Authors: Piet Vosloo

Keyword: cultural heritage, South Africa


The article investigates the cultural and industrial history of the Tswaing salt works which were established and operated for a period of 50 years at the Tswaing (seTswana for ‘place of salt’) meteorite crater 40km north of the Pretoria CBD. After the 1960s the industrial activities ceased and the site was abandoned, leading to decay and vandalism of the remaining buildings. Whereas the meteorite crater as a natural phenomenon remains a tourist attraction, the socio-cultural heritage of the industrial ruins has been neglected and the question is put whether these industrial ruins warrant commemoration in some way or another.
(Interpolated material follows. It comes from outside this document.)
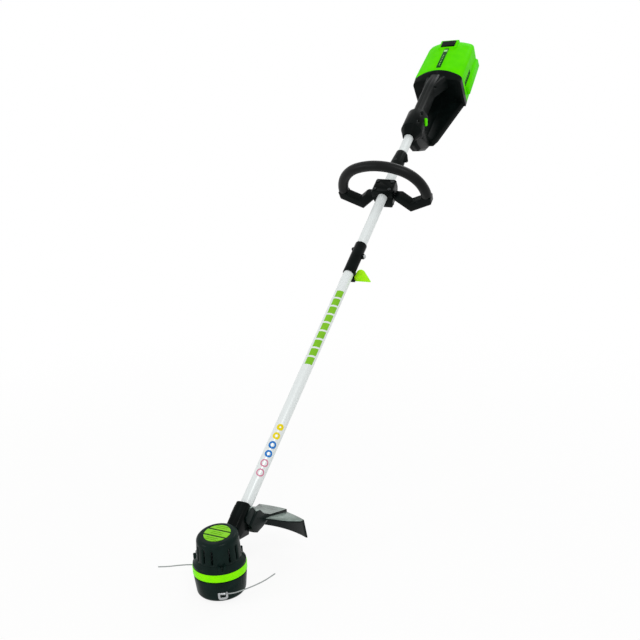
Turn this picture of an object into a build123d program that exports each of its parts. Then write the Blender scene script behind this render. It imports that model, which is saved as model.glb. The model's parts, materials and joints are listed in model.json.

The argument is made that to commemorate the Tswaing crater, commemorating the Tswaing salt works’ industrial ruined remains becomes a necessary complementary approach. Various memorialisation options are explored and illustrated with case studies; ranging from demolishing any remains of the industrial ruins and perhaps allowing only a palimpsest, to leaving the ruin to further decay, to a range of conservation interventions and to a restoration, alteration and re-use option. The potential value of partly restored, conserved or reused industrial ruins is discussed, i.e. ruins as nature reserves, heterotopias, tourist destinations, museums or places of recreation. The commemoration of these ruins however remains a disputed issue, with opinions ranging from removing all traces of industrial activities from the site of this natural phenomenon to recognising the importance of the socio-cultural influences on the natural environment and to allocating new values and uses to the now abandoned human activities, thus allowing the complete narrative.